* Collected material *
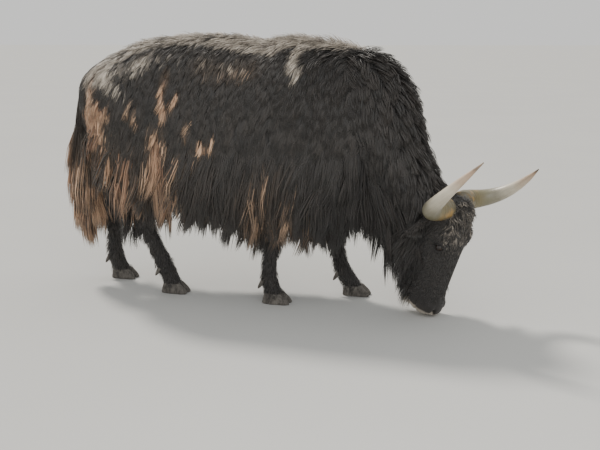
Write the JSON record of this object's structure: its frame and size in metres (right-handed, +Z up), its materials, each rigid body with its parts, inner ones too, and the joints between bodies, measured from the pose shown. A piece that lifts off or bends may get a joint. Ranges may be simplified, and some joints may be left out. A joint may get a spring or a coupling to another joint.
{
  "type": "life-size yak figure",
  "caption": "Grazing long-haired yak as a still, life-size museum figure, standing on its hooves with its head down at the ground and its horns swept up.",
  "frame": {"origin": "centre of the bounding box's underside, on the floor that the hooves stand on", "axes": "+X to the front, where the head is, along the longest extent; +Y to the animal's left, the shortest extent; +Z up"},
  "size_m": [2.6848, 0.9082, 1.4489],
  "materials": {
    "coat": "long, coarse, black-brown hair with chestnut tips, silvery along the back",
    "horn": "smooth ivory horn, olive at the root and darker at the tip",
    "hoof": "dull, dusty grey hoof horn",
    "eye": "glossy, dark brown"
  },
  "bodies": {
    "root": {"dewclaw_front_left_left": "hoof", "dewclaw_front_left_right": "hoof", "dewclaw_front_right_left": "hoof", "dewclaw_front_right_right": "hoof", "dewclaw_hind_left_left": "hoof", "dewclaw_hind_left_right": "hoof", "dewclaw_hind_right_left": "hoof", "dewclaw_hind_right_right": "hoof", "ear_left": "coat", "ear_right": "coat", "eye_left": "eye", "eye_right": "eye", "head": "coat", "hoof_front_left_left": "hoof", "hoof_front_left_right": "hoof", "hoof_front_right_left": "hoof", "hoof_front_right_right": "hoof", "hoof_hind_left_left": "hoof", "hoof_hind_left_right": "hoof", "hoof_hind_right_left": "hoof", "hoof_hind_right_right": "hoof", "horn_left": "horn", "horn_right": "horn", "leg_front_left": "coat", "leg_front_right": "coat", "leg_hind_left": "coat", "leg_hind_right": "coat", "neck": "coat", "tail": "coat", "torso": "coat"}
  },
  "joints": []
}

* To be done *
Repeat the whole listing exactly, keeping every line intact.

* Output *
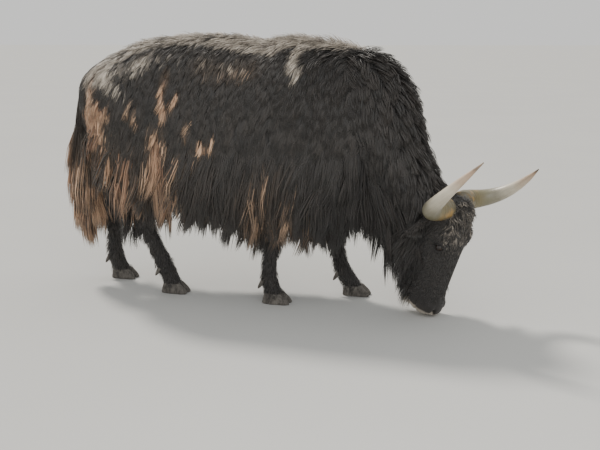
Write the JSON record of this object's structure: its frame and size in metres (right-handed, +Z up), its materials, each rigid body with its parts, inner ones too, and the joints between bodies, measured from the pose shown. A piece that lifts off or bends may get a joint. Ranges may be simplified, and some joints may be left out. A joint may get a spring or a coupling to another joint.
{
  "type": "life-size yak figure",
  "caption": "Grazing long-haired yak as a still, life-size museum figure, standing on its hooves with its head down at the ground and its horns swept up.",
  "frame": {"origin": "centre of the bounding box's underside, on the floor that the hooves stand on", "axes": "+X to the front, where the head is, along the longest extent; +Y to the animal's left, the shortest extent; +Z up"},
  "size_m": [2.6848, 0.9082, 1.4489],
  "materials": {
    "coat": "long, coarse, black-brown hair with chestnut tips, silvery along the back",
    "horn": "smooth ivory horn, olive at the root and darker at the tip",
    "hoof": "dull, dusty grey hoof horn",
    "eye": "glossy, dark brown"
  },
  "bodies": {
    "root": {"dewclaw_front_left_left": "hoof", "dewclaw_front_left_right": "hoof", "dewclaw_front_right_left": "hoof", "dewclaw_front_right_right": "hoof", "dewclaw_hind_left_left": "hoof", "dewclaw_hind_left_right": "hoof", "dewclaw_hind_right_left": "hoof", "dewclaw_hind_right_right": "hoof", "ear_left": "coat", "ear_right": "coat", "eye_left": "eye", "eye_right": "eye", "head": "coat", "hoof_front_left_left": "hoof", "hoof_front_left_right": "hoof", "hoof_front_right_left": "hoof", "hoof_front_right_right": "hoof", "hoof_hind_left_left": "hoof", "hoof_hind_left_right": "hoof", "hoof_hind_right_left": "hoof", "hoof_hind_right_right": "hoof", "horn_left": "horn", "horn_right": "horn", "leg_front_left": "coat", "leg_front_right": "coat", "leg_hind_left": "coat", "leg_hind_right": "coat", "neck": "coat", "tail": "coat", "torso": "coat"}
  },
  "joints": []
}